Remember, brother? ... The dangling myrtle,
that you see, darkened the clear songs
that you hear. Blonde as a flame,
the ripe fruit hung from the branch,

the same as now. Remember, brother?...
It was this same slow summer afternoon.
   –My sister the fountain, I don’t know
what your bright copla of distant dreams is saying.

   I know that your clear crystal of joy
already learned from the tree’s vermilion fruit;
I know its distant this bitterness of mine
that dreams in the afternoon of an old summer
.
   I know that your pretty singing mirrors
copied old deliriums of love:
but recount, o fountain of entrancing words,
recount my joyful and forgotten legend
.
   –I don’t know any legends of ancient joy,
but old melancholic stories.
   It was a clear afternoon of the slow summer...
You would come alone with your sadness, brother;

your lips kissed my serene lymph,
and in the clear afternoon they spoke of your sadness.
   They spoke of your sadness, your burning lips;
the thirst that they have now, they had then
.
   –Goodbye forever, sonorous fountain,
always singing in the sleeping park.
Goodbye forever; your monotony,
fountain, is more bitter than my sadness.

   My key squeaked in the old gate;
with a sharp sound the rusty iron door
opened and, upon closing, gravely
struck the silence of the dead afternoon.

HERE IS ANOTHER POEM THAT SEEKS TO  EXPRESS THE ELUSIVE AND YET  HAUNTING SOUNDS OF A FOUNTAIN.

“Always Fugitive, Always Near”
always fugitive, always near
always concealed, always disdainful
always leaving, always untouched
always in black, always dreaming
always the bitter flower
always the night, always concealed
always fugitive, always caged
always your face
always the bitter flower
of your lips, always your bed
always near, always fleeing
always waiting, always waiting
always calling to you
always the night deepens
always the night
always fugitive, always near
Antonio Machado (1875–1939) was an influential Spanish poet, best known for depicting the landscapes and common people of Spain and for his exploration of existential and moral topics. A vocal supporter of the Spanish Republic, Machado was forced to flee Spain during the siege of Madrid. He died in exile and is buried in Collioure, France.

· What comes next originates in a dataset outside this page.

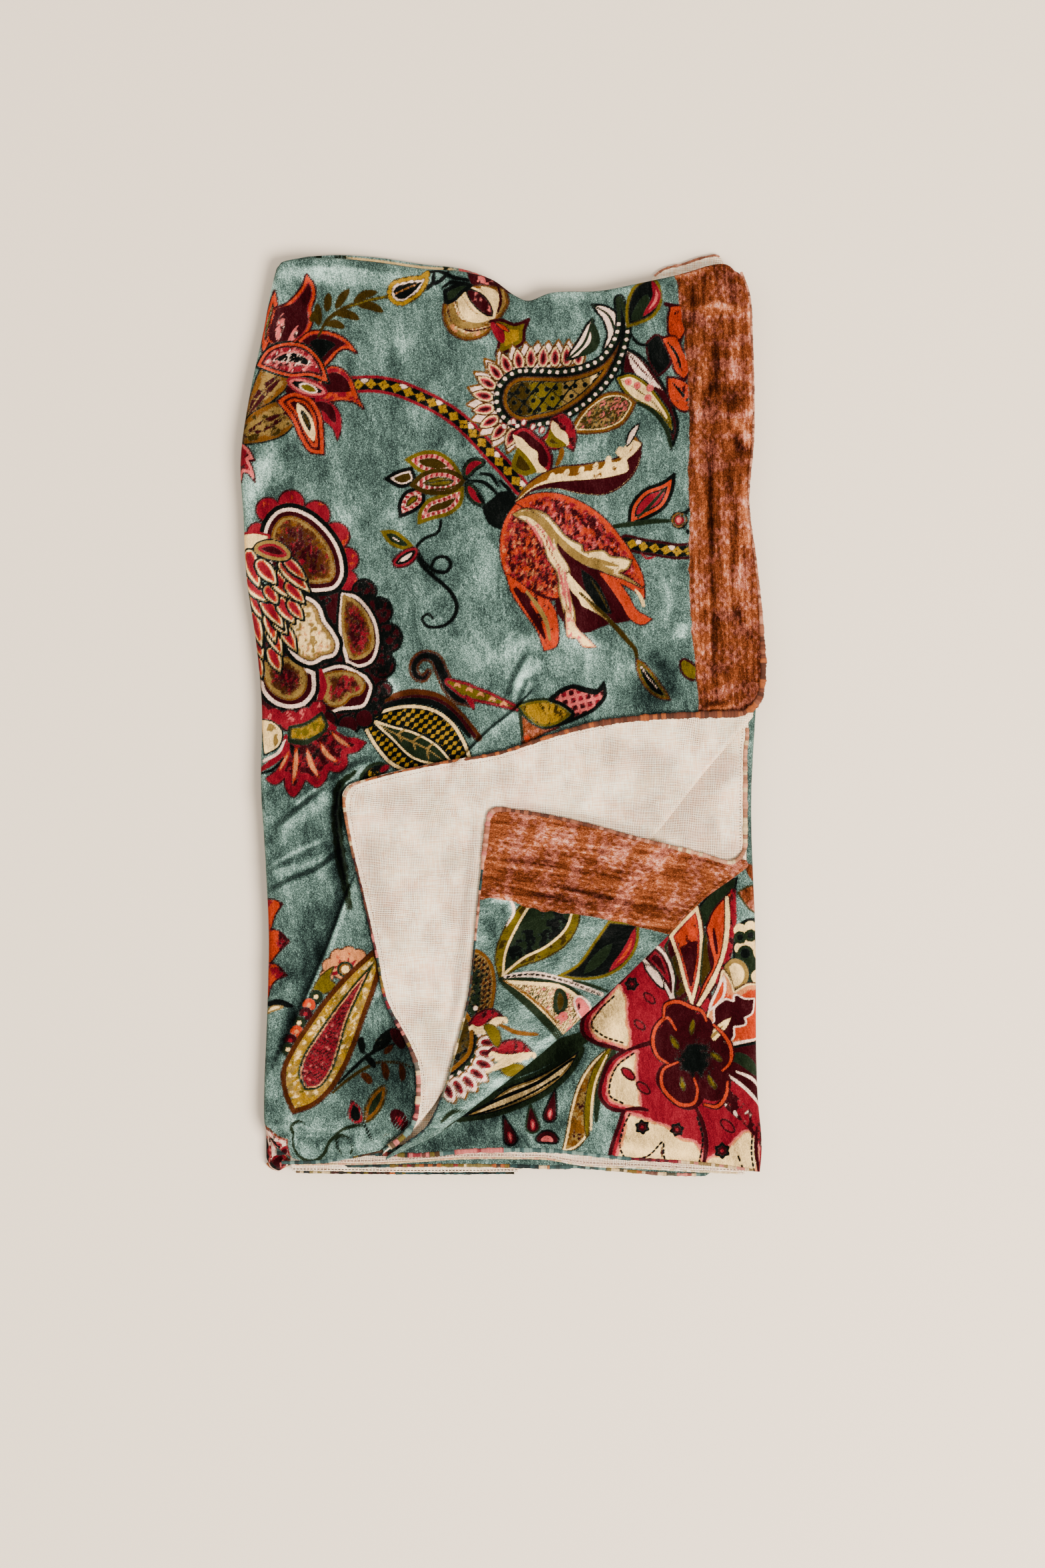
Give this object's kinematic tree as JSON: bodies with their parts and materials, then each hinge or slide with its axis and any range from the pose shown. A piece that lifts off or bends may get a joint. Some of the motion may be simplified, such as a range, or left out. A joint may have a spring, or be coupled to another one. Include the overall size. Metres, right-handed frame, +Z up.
{
  "type": "folded printed velvet scarf",
  "caption": "Large printed velvet scarf folded into a flat rectangular pack, with two corners turned back to show the plain reverse.",
  "frame": {"origin": "centre of the pack's footprint, on the surface that it lies on", "axes": "+Y along the pack's long side towards the fold at the top, +X across it towards the banded end, +Z up out of the pack"},
  "size_m": [0.2949, 0.5194, 0.0248],
  "materials": {
    "velvet": "printed velvet pile with a soft sheen: teal ground, flowers and paisleys, rust band at the ends",
    "reverse": "matt cream plain weave, the unprinted reverse of the velvet"
  },
  "bodies": {
    "root": {"hidden_layers": "velvet", "panel_1": "velvet", "turned_corner_1": "reverse", "panel_2": "reverse", "turned_corner_2": "velvet", "panel_3": "velvet", "panel_4_hem": "reverse", "panel_5_hem": "velvet", "panel_6_hem": "reverse", "fold_end": "velvet", "far_end_corner": "reverse", "back_fold": "velvet"}
  },
  "joints": []
}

SEE HOW ONE POET INSPIRES ANOTHER--HERE IS  WALCOTT REFLECTING ON THE THOUGHTS THAT COME WHEN HE READS MACHADO.

POETRY

Derek Walcott: Reading Antonio Machado

MAY 21, 2016
"... The blue hills seem sadder as the afternoon falls ..."
DW

"Reading Antonio Machado"

The barren frangipani branches uncurl their sweet threat
out of the blue More echoes than blossoms, they stun the senses
like the nocturnal magnolia, white as the pages I read,
with the prose printed on the left bank of the page
and, on the right, the shale-like speckle of stanzas
and the seam, like a stream stitching its own language.
The Spanish genius bristling like thistles. What provoked this?
The pods of a dry season, heat rippling in cadenzas,
black ruffles and the arc of a white throat?
All echoes, all associations and inferences,
the tone of Antonio Machado, even in translation,
The verb in the earth, the nouns in the stones, the walls,
all inference, all echo, all association,
the blue distance of Spain from bougainvillea verandahs
when white flowers sprout from the branches of a bull's horns,
the white frangipani flowers like the white souls of nuns.
Ponies that move under pine trees in the autumn mountains,
onions, and rope, the silvery bulbs of garlic, the creak
of saddles and fast water quarreling over clear stones,
from our scorched roads in August rise these heat-cracked stanzas,
all inferences, all echoes, associations.
Derek Walcott
From. "The Bounty" - "Spain" - 1995

I LOVE THE SUBTLE CONNECTIONS AND THE SPELL THAT ONE POET CASTS OVER ANOTHER AND THE  RESPONSE OF THE NEW WORLD SPAIN TO THE OLD SPAIN.